The point, though, is why should these potent people be offended by my blithe suggestion conveying an amusement not unique to me? If the suggestion is stigmatizing, given what the society holds to be natural and orderly, then there is a real threat to the "supposed" minority - most of whom don't have a guerrilla cadre to fight for their dignity - who choose to acknowledge that their private preferences do not follow the predominant pattern pontificated to be the proper way of life. The threat is not one of being taunted, but of discrimination in matters such as employment and education that do not hinge on the private lives of individuals. Furthermore, with the preference outlawed, it also condones an intrusion into a person's life, an intrusion that is odious and bigoted.
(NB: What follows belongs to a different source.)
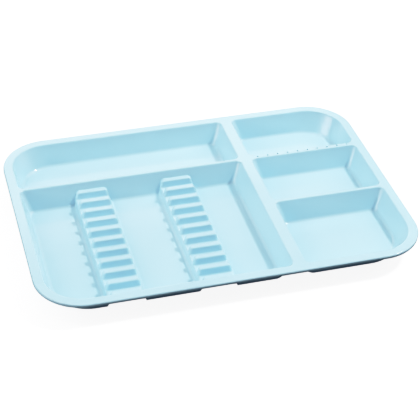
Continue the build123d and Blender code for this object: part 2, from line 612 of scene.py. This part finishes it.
# ---- Wells and cups ----------------------------------------------------------------------
def make_plain_well(name):
    """A well with an unbroken floor."""
    well = wells[name]
    shell = Shell("tray_" + name)
    inner = [well.ring(inset, height) for inset, height in inner_wall_profile()]
    outer = [well.ring(inset, height, SIDE_WALL) for inset, height in outer_wall_profile()]
    for rings in (inner, outer):
        for upper, lower in zip(rings, rings[1:]):
            shell.band(upper, lower)
        shell.face(*rings[-1])
    shell.band(inner[0], outer[0])
    piece = shell.build(plastic)
    keep_flats_flat(piece)
    finish_piece(piece, name)


def cut_levels():
    """Heights at which the end walls' notches follow the racks' shoulders, from the top down."""
    rise = rack_top - RACK_SEAT - shoulder_foot
    return [
        shoulder_foot + rise * math.cos(math.pi / 2 * step / SHOULDER_STEPS)
        for step in range(SHOULDER_STEPS + 1)
    ]


def notches(height):
    """X of both sides of each rack's notch at a height."""
    half = rounded_half_width(min(height, rack_top - RACK_SEAT)) - RACK_SEAT
    return [rack_centre(name) + side * half for name in RACKS for side in (-1, 1)]


def add_notch_sides(shell, inner, outer, columns, straight):
    """Cut faces of the skin along one side of a rack. Straight is the ring below its shoulders."""
    front_column, rear_column = columns
    for column in columns:
        for level in range(1, straight):
            shell.face(
                inner[level][column],
                inner[level + 1][column],
                outer[level + 1][column],
                outer[level][column],
            )
    inside_path = [ring[front_column] for ring in inner[straight:]]
    inside_path += [ring[rear_column] for ring in reversed(inner[straight:])]
    outside_path = [ring[rear_column] for ring in outer[straight:]]
    outside_path += [ring[front_column] for ring in reversed(outer[straight:])]
    shell.face(*inside_path, *outside_path)


def make_rack_well():
    """The well whose floor and end walls are notched for the two racks."""
    well = wells[WELL_WITH_RACKS]
    shell = Shell("tray_" + WELL_WITH_RACKS)
    levels = cut_levels()

    def rings_of(profile, grow):
        return [
            well.ring(inset, height, grow, notches(height)) for inset, height in profile
        ]

    inner = rings_of(inner_wall_profile(levels), 0.0)
    outer = rings_of(outer_wall_profile(levels), SIDE_WALL)
    # index of the first of the four notch points on the front side, and on the rear side
    front = TRAY_CORNER_STEPS + 1
    rear = len(inner[0]) - 2 * len(RACKS) - (DIVIDER_CORNER_STEPS + 1)
    open_steps = {front, front + 2, rear, rear + 2}

    for rings in (inner, outer):
        shell.band(rings[0], rings[1])
        for upper, lower in zip(rings[1:], rings[2:]):
            shell.band(upper, lower, left_out=open_steps)
        floor = rings[-1]
        shell.face(*floor[: front + 1], *floor[rear + 3 :])
        shell.face(*floor[front + 1 : front + 3], *floor[rear + 1 : rear + 3])
        shell.face(*floor[front + 3 : rear + 1])
    shell.band(inner[0], outer[0])
    for step in open_steps:
        shell.face(inner[1][step], inner[1][step + 1], outer[1][step + 1], outer[1][step])
    for k in range(2 * len(RACKS)):
        columns = (front + k, rear + 3 - k)
        add_notch_sides(shell, inner, outer, columns, straight=len(levels))
    piece = shell.build(plastic)
    keep_flats_flat(piece)
    finish_piece(piece, WELL_WITH_RACKS)


# ---- Instrument racks --------------------------------------------------------------------
def slot_centres(prefix):
    """Middle of each slot along Y, front to rear, from the record's openings."""
    boxes = [
        opening["box_m"]
        for opening in frame["record"]["physics"]["openings"]
        if opening["name"].startswith(prefix)
    ]
    return sorted((low[1] + high[1]) / 2 for low, high in boxes)


class Rack:
    """One hollow toothed bar, between the end walls of its well."""

    def __init__(self, name, prefix):
        self.well = wells[WELL_WITH_RACKS]
        self.centre = rack_centre(name)
        self.slots = slot_centres(prefix)

    def end_offset(self, height):
        """How far in from the well's edge at the deck the rack ends."""
        return base_inset(height) - SIDE_WALL + RACK_END_GAP

    def front_end(self, height):
        return self.well.front_at(self.end_offset(height), height)

    def rear_end(self, height):
        return self.well.rear - self.end_offset(height)

    def at(self, side, half, y, height):
        """A point on the left (-1) or right (1) side."""
        return Vector((self.centre + side * half, y, height))

    def comb(self, top, floor, shrink):
        """Side view of the teeth as (y, z) points, front to rear. Shrink narrows the teeth."""
        points = [(self.front_end(top), top)]
        half_top = SLOT_WIDTH / 2 + shrink
        half_floor = half_top - SLOT_LEAN
        for middle in self.slots:
            points += [
                (middle - half_top, top),
                (middle - half_floor, floor),
                (middle + half_floor, floor),
                (middle + half_top, top),
            ]
        points.append((self.rear_end(top), top))
        return points

    def skirt(self, side, end):
        """Points at one end, from the foot strip down the outside and under to the hollow."""
        strip_half = rack_half_width(WALL) + FOOT_STRIP
        strip_bottom = WALL - FOOT_STRIP_DEPTH
        profile = (
            (rack_half_width(WALL), WALL),
            (strip_half, WALL - FOOT_STRIP_DROP),
            (strip_half, strip_bottom),
            (rack_half_width(strip_bottom), strip_bottom),
            (rack_half_width(0.0), 0.0),
            (hollow_half_width(0.0), 0.0),
        )
        return [self.at(side, half, end(z), z) for half, z in profile]

    def add_side(self, shell, side, outer, inner):
        """Long side of the bar: its skirt, its outside and the side of its hollow."""
        front = self.skirt(side, self.front_end)
        rear = self.skirt(side, self.rear_end)
        for i in range(len(front) - 1):
            shell.face(front[i], front[i + 1], rear[i + 1], rear[i])
        outer_side = [self.at(side, rack_half_width(z), y, z) for y, z in outer]
        inner_side = [self.at(side, hollow_half_width(z), y, z) for y, z in inner]
        shell.face(front[0], *outer_side, rear[0])
        shell.face(front[-1], *inner_side, rear[-1])

    def add_comb(self, shell, points, half_at):
        """Faces across the bar, over its teeth and through its slots."""
        for (y0, z0), (y1, z1) in zip(points, points[1:]):
            shell.face(
                self.at(-1, half_at(z0), y0, z0),
                self.at(1, half_at(z0), y0, z0),
                self.at(1, half_at(z1), y1, z1),
                self.at(-1, half_at(z1), y1, z1),
            )

    def add_end(self, shell, end):
        """Arch-shaped end face round the mouth of the hollow."""
        hollow_top = rack_top - WALL
        shell.face(
            self.at(-1, rack_half_width(rack_top), end(rack_top), rack_top),
            self.at(1, rack_half_width(rack_top), end(rack_top), rack_top),
            *self.skirt(1, end),
            self.at(1, hollow_half_width(hollow_top), end(hollow_top), hollow_top),
            self.at(-1, hollow_half_width(hollow_top), end(hollow_top), hollow_top),
            *reversed(self.skirt(-1, end)),
        )

    def on_end_face(self, a, b):
        """True if two points are both on the front end face, or both on the rear one."""
        return any(
            abs(a.y - end(a.z)) < WELD and abs(b.y - end(b.z)) < WELD
            for end in (self.front_end, self.rear_end)
        )

    def rounding(self, edge):
        """How far the rounding of an edge reaches, 0 for an edge that stays as it is."""
        a, b = (v.co for v in edge.verts)
        if self.on_end_face(a, b):
            return 0.0
        if abs(a.z - WALL) < WELD and abs(b.z - WALL) < WELD:
            return RACK_FOOT_RADIUS
        if min(a.z, b.z) < SLOT_FLOOR - WELD:
            return 0.0
        if abs(a.x - b.x) > RACK_TOP_WIDTH / 2:
            creased = edge.calc_face_angle(0.0) > SHARP_ANGLE
            in_hollow = abs(a.z - (rack_top - WALL)) < WELD
            return TOOTH_TOP_RADIUS if creased and not in_hollow else 0.0
        middle = (a + b) / 2
        if abs(middle.x - self.centre) < hollow_half_width(middle.z) + SIDE_WALL / 2:
            return 0.0
        if abs(a.z - b.z) > WELD:
            return TOOTH_SIDE_RADIUS
        on_shoulder = abs(a.z - rack_top) < WELD
        return shoulder_reach if on_shoulder else TOOTH_TOP_RADIUS

    def mark_edges(self, mesh_data):
        """Weights each edge for the bevel, whose full width is the shoulders'."""
        weight = mesh_data.edges.layers.float.new("bevel_weight_edge")
        for edge in mesh_data.edges:
            edge[weight] = self.rounding(edge) / shoulder_reach


def round_edges(piece):
    """Rounds the marked edges."""
    bevel = piece.modifiers.new("rounded_edges", "BEVEL")
    bevel.limit_method = "WEIGHT"
    bevel.width = shoulder_reach
    bevel.segments = BEVEL_SEGMENTS
    bevel.use_clamp_overlap = True
    bevel.harden_normals = False


def make_rack(name, prefix):
    """Hollow toothed bar with rounded teeth and a filleted foot."""
    rack = Rack(name, prefix)
    shell = Shell("tray_" + name)
    outer = rack.comb(rack_top, SLOT_FLOOR, 0.0)
    inner = rack.comb(rack_top - WALL, SLOT_FLOOR - WALL, SIDE_WALL)
    for side in (-1, 1):
        rack.add_side(shell, side, outer, inner)
    rack.add_comb(shell, outer, rack_half_width)
    rack.add_comb(shell, inner, hollow_half_width)
    rack.add_end(shell, rack.front_end)
    rack.add_end(shell, rack.rear_end)
    piece = shell.build(plastic, rack.mark_edges)
    round_edges(piece)
    keep_flats_flat(piece)
    finish_piece(piece, name)


make_lip()
make_deck()
for well_name in WELLS:
    if well_name == WELL_WITH_RACKS:
        make_rack_well()
    else:
        make_plain_well(well_name)
for rack_name, slot_prefix in RACKS.items():
    make_rack(rack_name, slot_prefix)


# ---- Stage: floor, light and camera ------------------------------------------------------
FLOOR_HALF = 6.0
FLOOR_GAP = 0.2 * MM                 # the floor lies this far below the tray
LIGHT_DISTANCE = 1.5

# name: (direction from the tray), (width, height in metres), irradiance it gives at the tray
SOFT_LIGHTS = {
    "key_right": ((0.60, -0.05, 0.80), (0.12, 0.12), 1.85),
    "top_left": ((-0.43, 0.05, 0.90), (0.6, 1.1), 0.80),
    "top_right": ((0.43, 0.25, 0.87), (0.6, 0.6), 0.40),
    "top_back": ((0.0, 0.50, 0.87), (0.8, 0.5), 0.42),
    "side_right": ((0.80, 0.02, 0.58), (1.1, 0.6), 0.95),
    "side_left": ((-0.80, 0.0, 0.58), (1.2, 0.6), 0.90),
    "back": ((-0.10, 0.92, 0.38), (1.6, 0.9), 1.05),
    "low_left": ((-0.93, -0.25, 0.28), (1.35, 0.2), 0.89),
    "low_right": ((0.96, -0.26, 0.11), (1.8, 0.25), 0.28),
}
FLOOR_COLOUR = (0.5, 0.5, 0.5, 1)
FLOOR_ROUGHNESS = 0.9
FLOOR_GLOW = 1.2                     # keeps the backdrop white round the tray
ROOM_COLOUR = (0.25, 0.45, 1.0, 1)
ROOM_STRENGTH = 0.03

# soft shoulder of the picture: scene brightness, shown brightness
TONE_CURVE = (
    (0.30, 0.30),
    (0.50, 0.50),
    (0.66, 0.645),
    (0.88, 0.78),
    (1.06, 0.86),
    (1.26, 0.93),
)
WHITE_LEVEL = 1.6


def make_floor():
    """Pale floor that the plastic doesn't pick up, so the hollow underside stays dark."""
    mesh = bpy.data.meshes.new("floor")
    corners = [
        (-FLOOR_HALF, -FLOOR_HALF, 0),
        (FLOOR_HALF, -FLOOR_HALF, 0),
        (FLOOR_HALF, FLOOR_HALF, 0),
        (-FLOOR_HALF, FLOOR_HALF, 0),
    ]
    mesh.from_pydata(corners, [], [(0, 1, 2, 3)])
    floor = bpy.data.objects.new("floor", mesh)
    floor.location.z = -FLOOR_GAP
    floor.visible_diffuse = False
    floor.visible_glossy = False
    bpy.context.scene.collection.objects.link(floor)
    material = bpy.data.materials.new("floor_paint")
    material.use_nodes = True
    shader = material.node_tree.nodes["Principled BSDF"]
    shader.inputs["Base Color"].default_value = FLOOR_COLOUR
    shader.inputs["Roughness"].default_value = FLOOR_ROUGHNESS
    shader.inputs["Specular IOR Level"].default_value = 0.0
    shader.inputs["Emission Color"].default_value = (1, 1, 1, 1)
    shader.inputs["Emission Strength"].default_value = FLOOR_GLOW
    mesh.materials.append(material)


def soft_light(name, direction, size, irradiance):
    """A softbox that faces the tray from a direction."""
    away = Vector(direction).normalized()
    data = bpy.data.lights.new(name, "AREA")
    data.shape = "RECTANGLE"
    data.size, data.size_y = size
    data.energy = irradiance * math.pi * LIGHT_DISTANCE**2
    light = bpy.data.objects.new(name, data)
    light.location = away * LIGHT_DISTANCE
    light.rotation_euler = (-away).to_track_quat("-Z", "Y").to_euler()
    bpy.context.scene.collection.objects.link(light)


def make_lights():
    """Soft lights round the tray, and a faint blue room behind them."""
    for name, (direction, size, irradiance) in SOFT_LIGHTS.items():
        soft_light(name, direction, size, irradiance)
    world = bpy.data.worlds.new("studio")
    world.use_nodes = True
    background = world.node_tree.nodes["Background"]
    background.inputs["Color"].default_value = ROOM_COLOUR
    background.inputs["Strength"].default_value = ROOM_STRENGTH
    bpy.context.scene.world = world


def set_tone():
    """Keeps pale plastic from burning out beside the white floor."""
    view = bpy.context.scene.view_settings
    view.view_transform = "Standard"
    view.use_curve_mapping = True
    mapping = view.curve_mapping
    mapping.white_level = (WHITE_LEVEL, WHITE_LEVEL, WHITE_LEVEL)
    combined = mapping.curves[3]
    for scene_value, shown_value in TONE_CURVE:
        combined.points.new(scene_value / WHITE_LEVEL, shown_value)
    mapping.update()


def make_camera():
    """A long lens, looking down from the front left."""
    azimuth = math.radians(-16.66)
    elevation = math.radians(36.83)
    roll = math.radians(1.717)
    distance = 1.1516
    target = Vector((0.0024, -0.0084, 0.011))
    data = bpy.data.cameras.new("camera")
    data.sensor_width = 36.0
    data.lens = 109.48
    data.clip_start = 0.05
    camera = bpy.data.objects.new("camera", data)
    back = Vector(
        (
            math.sin(azimuth) * math.cos(elevation),
            -math.cos(azimuth) * math.cos(elevation),
            math.sin(elevation),
        )
    )
    camera.location = target + back * distance
    aim = (-back).to_track_quat("-Z", "Y")
    spin = Matrix.Rotation(roll, 4, "Z").to_quaternion()
    camera.rotation_mode = "QUATERNION"
    camera.rotation_quaternion = aim @ spin
    bpy.context.scene.collection.objects.link(camera)
    bpy.context.scene.camera = camera


make_floor()
make_lights()
make_camera()
set_tone()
Individual freedom is not the facilitation of behaviour that is preferred by the masses and preordained on a person. All social struggles, be it against the caste system or the subjugation of women, are aimed at snapping such societal shackles. The judiciary, looked upon as a moral guardian against an imposition of democratic malevolence, should never sanctify the shackles on the basis of the dominant mood. The law, for all its supremacy, has no right to dictate the decorum in two chambers that are essentially intimate refuges - the one of worship and the one of love.